──────── Data ────────
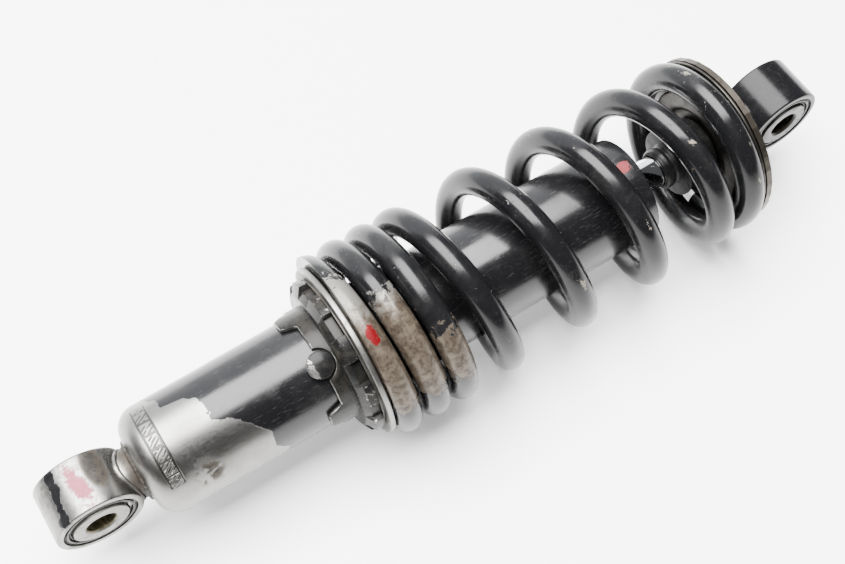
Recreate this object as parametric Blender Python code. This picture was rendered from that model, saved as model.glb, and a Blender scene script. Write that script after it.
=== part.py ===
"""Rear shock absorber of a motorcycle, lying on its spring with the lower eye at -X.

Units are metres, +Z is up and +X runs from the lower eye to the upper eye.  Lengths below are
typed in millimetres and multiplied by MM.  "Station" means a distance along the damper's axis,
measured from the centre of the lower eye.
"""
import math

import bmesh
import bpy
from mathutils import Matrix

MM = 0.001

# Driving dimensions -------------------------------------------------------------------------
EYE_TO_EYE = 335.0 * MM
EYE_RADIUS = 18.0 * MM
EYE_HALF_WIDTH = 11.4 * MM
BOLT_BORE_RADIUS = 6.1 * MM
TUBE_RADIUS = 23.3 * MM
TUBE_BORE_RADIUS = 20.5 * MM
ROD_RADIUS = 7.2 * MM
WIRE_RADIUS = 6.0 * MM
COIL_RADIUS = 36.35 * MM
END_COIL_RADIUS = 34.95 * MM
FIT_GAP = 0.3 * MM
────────
Output the full listing without altering anything.

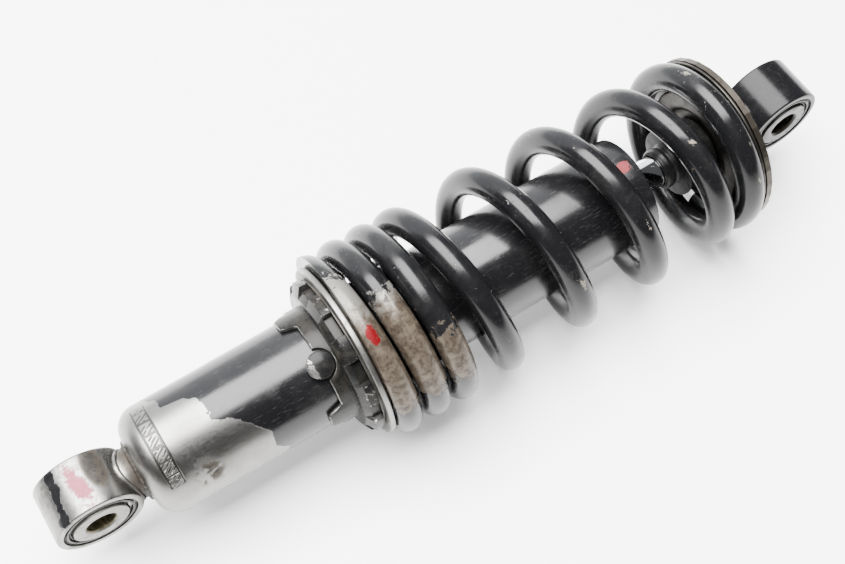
Recreate this object as parametric Blender Python code. This picture was rendered from that model, saved as model.glb, and a Blender scene script. Write that script after it.
=== part.py ===
"""Rear shock absorber of a motorcycle, lying on its spring with the lower eye at -X.

Units are metres, +Z is up and +X runs from the lower eye to the upper eye.  Lengths below are
typed in millimetres and multiplied by MM.  "Station" means a distance along the damper's axis,
measured from the centre of the lower eye.
"""
import math

import bmesh
import bpy
from mathutils import Matrix

MM = 0.001

# Driving dimensions -------------------------------------------------------------------------
EYE_TO_EYE = 335.0 * MM
EYE_RADIUS = 18.0 * MM
EYE_HALF_WIDTH = 11.4 * MM
BOLT_BORE_RADIUS = 6.1 * MM
TUBE_RADIUS = 23.3 * MM
TUBE_BORE_RADIUS = 20.5 * MM
ROD_RADIUS = 7.2 * MM
WIRE_RADIUS = 6.0 * MM
COIL_RADIUS = 36.35 * MM
END_COIL_RADIUS = 34.95 * MM
FIT_GAP = 0.3 * MM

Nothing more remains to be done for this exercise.